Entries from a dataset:
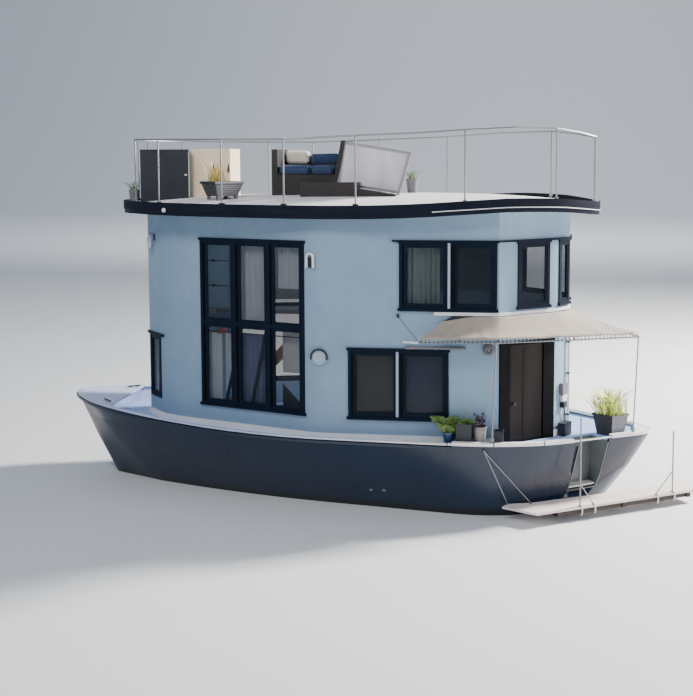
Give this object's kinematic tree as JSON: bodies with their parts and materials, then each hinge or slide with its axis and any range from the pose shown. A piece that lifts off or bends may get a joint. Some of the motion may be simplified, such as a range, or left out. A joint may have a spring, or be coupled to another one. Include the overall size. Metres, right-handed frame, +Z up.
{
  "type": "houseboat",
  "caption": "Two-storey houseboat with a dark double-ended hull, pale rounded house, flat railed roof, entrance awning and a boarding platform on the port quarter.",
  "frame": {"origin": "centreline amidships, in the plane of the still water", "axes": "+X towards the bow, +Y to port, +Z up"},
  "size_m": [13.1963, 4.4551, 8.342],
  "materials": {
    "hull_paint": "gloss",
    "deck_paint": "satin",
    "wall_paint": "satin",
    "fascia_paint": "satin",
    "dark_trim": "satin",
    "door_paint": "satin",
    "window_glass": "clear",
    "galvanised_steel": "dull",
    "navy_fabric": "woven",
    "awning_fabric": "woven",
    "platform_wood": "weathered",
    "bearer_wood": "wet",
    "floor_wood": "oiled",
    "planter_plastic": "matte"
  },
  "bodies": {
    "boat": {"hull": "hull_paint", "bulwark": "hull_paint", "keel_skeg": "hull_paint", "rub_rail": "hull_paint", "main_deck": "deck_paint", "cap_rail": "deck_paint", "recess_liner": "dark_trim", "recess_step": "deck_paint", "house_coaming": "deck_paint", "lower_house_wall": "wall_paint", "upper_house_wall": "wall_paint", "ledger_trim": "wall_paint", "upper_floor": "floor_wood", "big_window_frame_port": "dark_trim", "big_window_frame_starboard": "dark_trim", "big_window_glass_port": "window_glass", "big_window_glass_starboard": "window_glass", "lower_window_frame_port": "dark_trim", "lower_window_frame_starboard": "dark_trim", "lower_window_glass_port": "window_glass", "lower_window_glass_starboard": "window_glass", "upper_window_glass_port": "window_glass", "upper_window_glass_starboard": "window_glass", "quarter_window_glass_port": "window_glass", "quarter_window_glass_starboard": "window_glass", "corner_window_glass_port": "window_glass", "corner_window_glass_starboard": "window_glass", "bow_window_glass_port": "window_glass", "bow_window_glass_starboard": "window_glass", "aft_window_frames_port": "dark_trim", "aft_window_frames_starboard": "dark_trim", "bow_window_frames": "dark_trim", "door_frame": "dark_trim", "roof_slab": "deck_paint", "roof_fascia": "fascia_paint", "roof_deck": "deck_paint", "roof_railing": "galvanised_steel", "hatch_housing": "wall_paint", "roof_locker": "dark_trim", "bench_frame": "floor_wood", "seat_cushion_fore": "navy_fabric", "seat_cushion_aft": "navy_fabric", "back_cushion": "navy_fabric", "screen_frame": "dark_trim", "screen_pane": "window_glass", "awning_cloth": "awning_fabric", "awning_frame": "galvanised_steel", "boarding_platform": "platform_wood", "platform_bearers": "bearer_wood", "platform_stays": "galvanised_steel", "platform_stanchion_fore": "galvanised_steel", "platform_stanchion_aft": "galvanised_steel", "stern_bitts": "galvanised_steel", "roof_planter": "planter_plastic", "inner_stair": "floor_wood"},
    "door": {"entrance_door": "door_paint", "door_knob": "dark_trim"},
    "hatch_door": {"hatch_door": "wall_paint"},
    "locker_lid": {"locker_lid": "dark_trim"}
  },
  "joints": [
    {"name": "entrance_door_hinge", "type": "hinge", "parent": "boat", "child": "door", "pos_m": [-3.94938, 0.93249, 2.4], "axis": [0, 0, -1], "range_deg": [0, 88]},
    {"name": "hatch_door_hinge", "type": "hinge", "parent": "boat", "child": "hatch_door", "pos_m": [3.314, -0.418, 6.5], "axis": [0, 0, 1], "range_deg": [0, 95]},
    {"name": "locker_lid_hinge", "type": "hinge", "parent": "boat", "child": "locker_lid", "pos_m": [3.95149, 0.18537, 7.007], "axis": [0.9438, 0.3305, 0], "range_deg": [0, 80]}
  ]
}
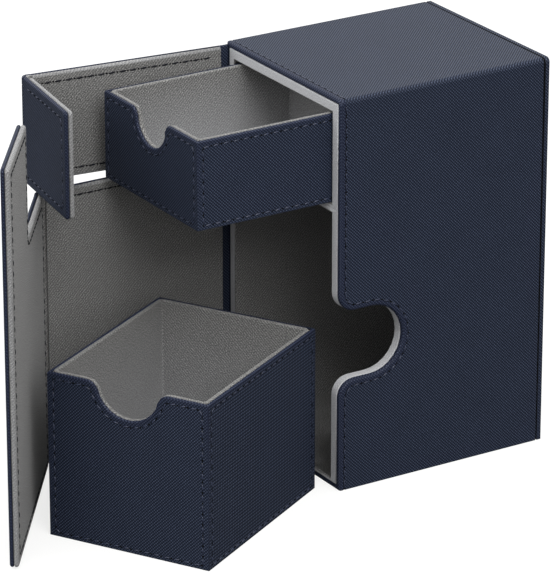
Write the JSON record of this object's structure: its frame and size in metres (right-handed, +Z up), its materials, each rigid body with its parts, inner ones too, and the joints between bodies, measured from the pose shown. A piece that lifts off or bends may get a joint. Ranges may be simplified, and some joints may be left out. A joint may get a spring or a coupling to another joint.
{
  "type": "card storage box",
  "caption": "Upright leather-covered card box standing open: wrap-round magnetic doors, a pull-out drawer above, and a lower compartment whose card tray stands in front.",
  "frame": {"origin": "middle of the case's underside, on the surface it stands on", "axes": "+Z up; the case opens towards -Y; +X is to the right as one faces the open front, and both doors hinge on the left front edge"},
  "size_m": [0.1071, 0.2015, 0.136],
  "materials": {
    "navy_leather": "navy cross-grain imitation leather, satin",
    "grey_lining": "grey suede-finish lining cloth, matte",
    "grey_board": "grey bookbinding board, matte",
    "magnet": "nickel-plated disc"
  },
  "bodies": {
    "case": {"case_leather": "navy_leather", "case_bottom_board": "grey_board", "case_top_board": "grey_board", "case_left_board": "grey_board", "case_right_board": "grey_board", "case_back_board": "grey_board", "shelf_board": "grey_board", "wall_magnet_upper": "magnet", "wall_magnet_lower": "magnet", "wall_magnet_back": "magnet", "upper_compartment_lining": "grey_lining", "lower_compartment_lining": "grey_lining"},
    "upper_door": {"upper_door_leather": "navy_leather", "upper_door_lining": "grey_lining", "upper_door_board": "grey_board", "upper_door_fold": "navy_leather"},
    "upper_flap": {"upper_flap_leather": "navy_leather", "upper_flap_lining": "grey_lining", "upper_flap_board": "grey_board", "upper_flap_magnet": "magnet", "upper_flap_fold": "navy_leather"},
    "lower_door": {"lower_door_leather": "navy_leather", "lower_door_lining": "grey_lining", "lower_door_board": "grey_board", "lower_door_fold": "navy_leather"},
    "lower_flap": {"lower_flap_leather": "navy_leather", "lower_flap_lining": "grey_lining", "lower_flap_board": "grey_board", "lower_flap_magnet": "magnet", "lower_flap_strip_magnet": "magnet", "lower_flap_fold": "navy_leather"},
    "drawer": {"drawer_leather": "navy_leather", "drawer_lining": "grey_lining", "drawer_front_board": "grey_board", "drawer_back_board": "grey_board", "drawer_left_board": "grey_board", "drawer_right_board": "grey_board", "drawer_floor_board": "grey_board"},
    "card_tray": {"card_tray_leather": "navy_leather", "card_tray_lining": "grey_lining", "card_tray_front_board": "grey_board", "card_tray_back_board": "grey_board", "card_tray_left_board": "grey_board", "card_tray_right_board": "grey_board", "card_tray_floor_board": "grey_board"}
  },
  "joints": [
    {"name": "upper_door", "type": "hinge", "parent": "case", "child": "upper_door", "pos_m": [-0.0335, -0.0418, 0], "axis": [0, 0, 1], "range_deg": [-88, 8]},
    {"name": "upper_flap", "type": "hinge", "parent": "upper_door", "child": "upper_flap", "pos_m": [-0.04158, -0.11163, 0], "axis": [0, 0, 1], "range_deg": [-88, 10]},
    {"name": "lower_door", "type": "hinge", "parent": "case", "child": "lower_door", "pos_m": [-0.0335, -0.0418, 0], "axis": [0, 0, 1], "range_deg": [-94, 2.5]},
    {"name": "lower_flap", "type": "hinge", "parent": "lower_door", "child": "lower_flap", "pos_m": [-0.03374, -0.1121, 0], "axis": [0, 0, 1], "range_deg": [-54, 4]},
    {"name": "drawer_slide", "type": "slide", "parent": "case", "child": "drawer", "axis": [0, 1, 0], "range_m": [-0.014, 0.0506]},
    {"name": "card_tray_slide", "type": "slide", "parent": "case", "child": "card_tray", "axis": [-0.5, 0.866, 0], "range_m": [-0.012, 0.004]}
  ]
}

# AIM:
Extract all the entries word for word.

# RESULT FOR THIS TASK:
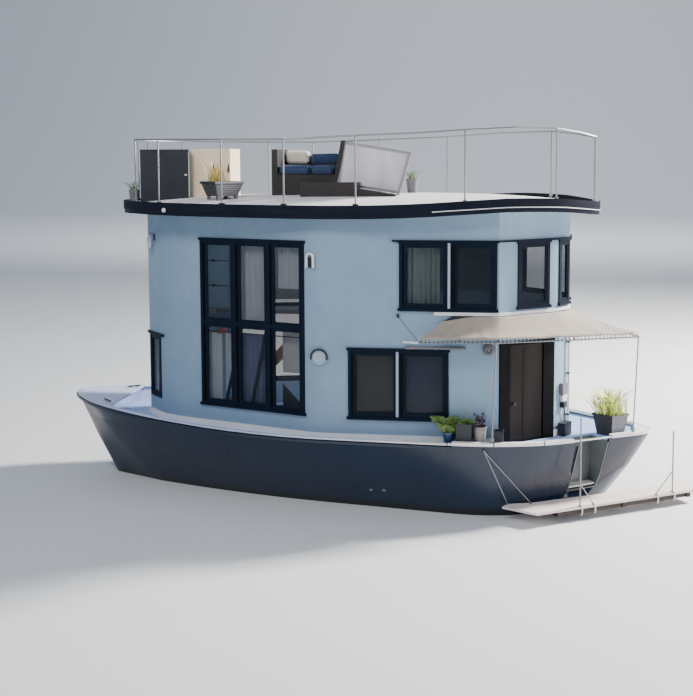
Give this object's kinematic tree as JSON: bodies with their parts and materials, then each hinge or slide with its axis and any range from the pose shown. A piece that lifts off or bends may get a joint. Some of the motion may be simplified, such as a range, or left out. A joint may have a spring, or be coupled to another one. Include the overall size. Metres, right-handed frame, +Z up.
{
  "type": "houseboat",
  "caption": "Two-storey houseboat with a dark double-ended hull, pale rounded house, flat railed roof, entrance awning and a boarding platform on the port quarter.",
  "frame": {"origin": "centreline amidships, in the plane of the still water", "axes": "+X towards the bow, +Y to port, +Z up"},
  "size_m": [13.1963, 4.4551, 8.342],
  "materials": {
    "hull_paint": "gloss",
    "deck_paint": "satin",
    "wall_paint": "satin",
    "fascia_paint": "satin",
    "dark_trim": "satin",
    "door_paint": "satin",
    "window_glass": "clear",
    "galvanised_steel": "dull",
    "navy_fabric": "woven",
    "awning_fabric": "woven",
    "platform_wood": "weathered",
    "bearer_wood": "wet",
    "floor_wood": "oiled",
    "planter_plastic": "matte"
  },
  "bodies": {
    "boat": {"hull": "hull_paint", "bulwark": "hull_paint", "keel_skeg": "hull_paint", "rub_rail": "hull_paint", "main_deck": "deck_paint", "cap_rail": "deck_paint", "recess_liner": "dark_trim", "recess_step": "deck_paint", "house_coaming": "deck_paint", "lower_house_wall": "wall_paint", "upper_house_wall": "wall_paint", "ledger_trim": "wall_paint", "upper_floor": "floor_wood", "big_window_frame_port": "dark_trim", "big_window_frame_starboard": "dark_trim", "big_window_glass_port": "window_glass", "big_window_glass_starboard": "window_glass", "lower_window_frame_port": "dark_trim", "lower_window_frame_starboard": "dark_trim", "lower_window_glass_port": "window_glass", "lower_window_glass_starboard": "window_glass", "upper_window_glass_port": "window_glass", "upper_window_glass_starboard": "window_glass", "quarter_window_glass_port": "window_glass", "quarter_window_glass_starboard": "window_glass", "corner_window_glass_port": "window_glass", "corner_window_glass_starboard": "window_glass", "bow_window_glass_port": "window_glass", "bow_window_glass_starboard": "window_glass", "aft_window_frames_port": "dark_trim", "aft_window_frames_starboard": "dark_trim", "bow_window_frames": "dark_trim", "door_frame": "dark_trim", "roof_slab": "deck_paint", "roof_fascia": "fascia_paint", "roof_deck": "deck_paint", "roof_railing": "galvanised_steel", "hatch_housing": "wall_paint", "roof_locker": "dark_trim", "bench_frame": "floor_wood", "seat_cushion_fore": "navy_fabric", "seat_cushion_aft": "navy_fabric", "back_cushion": "navy_fabric", "screen_frame": "dark_trim", "screen_pane": "window_glass", "awning_cloth": "awning_fabric", "awning_frame": "galvanised_steel", "boarding_platform": "platform_wood", "platform_bearers": "bearer_wood", "platform_stays": "galvanised_steel", "platform_stanchion_fore": "galvanised_steel", "platform_stanchion_aft": "galvanised_steel", "stern_bitts": "galvanised_steel", "roof_planter": "planter_plastic", "inner_stair": "floor_wood"},
    "door": {"entrance_door": "door_paint", "door_knob": "dark_trim"},
    "hatch_door": {"hatch_door": "wall_paint"},
    "locker_lid": {"locker_lid": "dark_trim"}
  },
  "joints": [
    {"name": "entrance_door_hinge", "type": "hinge", "parent": "boat", "child": "door", "pos_m": [-3.94938, 0.93249, 2.4], "axis": [0, 0, -1], "range_deg": [0, 88]},
    {"name": "hatch_door_hinge", "type": "hinge", "parent": "boat", "child": "hatch_door", "pos_m": [3.314, -0.418, 6.5], "axis": [0, 0, 1], "range_deg": [0, 95]},
    {"name": "locker_lid_hinge", "type": "hinge", "parent": "boat", "child": "locker_lid", "pos_m": [3.95149, 0.18537, 7.007], "axis": [0.9438, 0.3305, 0], "range_deg": [0, 80]}
  ]
}
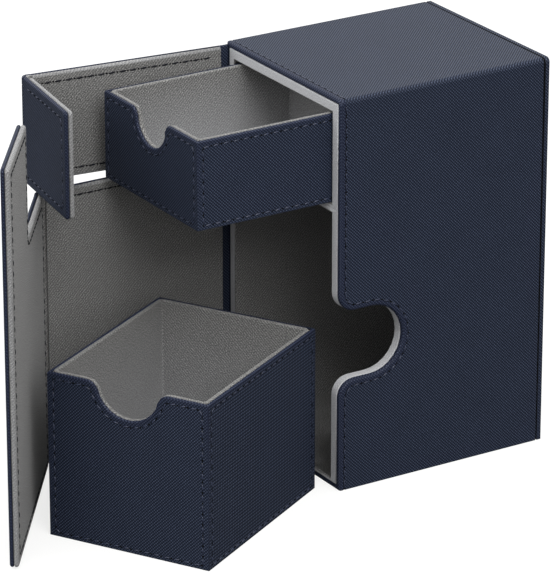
Write the JSON record of this object's structure: its frame and size in metres (right-handed, +Z up), its materials, each rigid body with its parts, inner ones too, and the joints between bodies, measured from the pose shown. A piece that lifts off or bends may get a joint. Ranges may be simplified, and some joints may be left out. A joint may get a spring or a coupling to another joint.
{
  "type": "card storage box",
  "caption": "Upright leather-covered card box standing open: wrap-round magnetic doors, a pull-out drawer above, and a lower compartment whose card tray stands in front.",
  "frame": {"origin": "middle of the case's underside, on the surface it stands on", "axes": "+Z up; the case opens towards -Y; +X is to the right as one faces the open front, and both doors hinge on the left front edge"},
  "size_m": [0.1071, 0.2015, 0.136],
  "materials": {
    "navy_leather": "navy cross-grain imitation leather, satin",
    "grey_lining": "grey suede-finish lining cloth, matte",
    "grey_board": "grey bookbinding board, matte",
    "magnet": "nickel-plated disc"
  },
  "bodies": {
    "case": {"case_leather": "navy_leather", "case_bottom_board": "grey_board", "case_top_board": "grey_board", "case_left_board": "grey_board", "case_right_board": "grey_board", "case_back_board": "grey_board", "shelf_board": "grey_board", "wall_magnet_upper": "magnet", "wall_magnet_lower": "magnet", "wall_magnet_back": "magnet", "upper_compartment_lining": "grey_lining", "lower_compartment_lining": "grey_lining"},
    "upper_door": {"upper_door_leather": "navy_leather", "upper_door_lining": "grey_lining", "upper_door_board": "grey_board", "upper_door_fold": "navy_leather"},
    "upper_flap": {"upper_flap_leather": "navy_leather", "upper_flap_lining": "grey_lining", "upper_flap_board": "grey_board", "upper_flap_magnet": "magnet", "upper_flap_fold": "navy_leather"},
    "lower_door": {"lower_door_leather": "navy_leather", "lower_door_lining": "grey_lining", "lower_door_board": "grey_board", "lower_door_fold": "navy_leather"},
    "lower_flap": {"lower_flap_leather": "navy_leather", "lower_flap_lining": "grey_lining", "lower_flap_board": "grey_board", "lower_flap_magnet": "magnet", "lower_flap_strip_magnet": "magnet", "lower_flap_fold": "navy_leather"},
    "drawer": {"drawer_leather": "navy_leather", "drawer_lining": "grey_lining", "drawer_front_board": "grey_board", "drawer_back_board": "grey_board", "drawer_left_board": "grey_board", "drawer_right_board": "grey_board", "drawer_floor_board": "grey_board"},
    "card_tray": {"card_tray_leather": "navy_leather", "card_tray_lining": "grey_lining", "card_tray_front_board": "grey_board", "card_tray_back_board": "grey_board", "card_tray_left_board": "grey_board", "card_tray_right_board": "grey_board", "card_tray_floor_board": "grey_board"}
  },
  "joints": [
    {"name": "upper_door", "type": "hinge", "parent": "case", "child": "upper_door", "pos_m": [-0.0335, -0.0418, 0], "axis": [0, 0, 1], "range_deg": [-88, 8]},
    {"name": "upper_flap", "type": "hinge", "parent": "upper_door", "child": "upper_flap", "pos_m": [-0.04158, -0.11163, 0], "axis": [0, 0, 1], "range_deg": [-88, 10]},
    {"name": "lower_door", "type": "hinge", "parent": "case", "child": "lower_door", "pos_m": [-0.0335, -0.0418, 0], "axis": [0, 0, 1], "range_deg": [-94, 2.5]},
    {"name": "lower_flap", "type": "hinge", "parent": "lower_door", "child": "lower_flap", "pos_m": [-0.03374, -0.1121, 0], "axis": [0, 0, 1], "range_deg": [-54, 4]},
    {"name": "drawer_slide", "type": "slide", "parent": "case", "child": "drawer", "axis": [0, 1, 0], "range_m": [-0.014, 0.0506]},
    {"name": "card_tray_slide", "type": "slide", "parent": "case", "child": "card_tray", "axis": [-0.5, 0.866, 0], "range_m": [-0.012, 0.004]}
  ]
}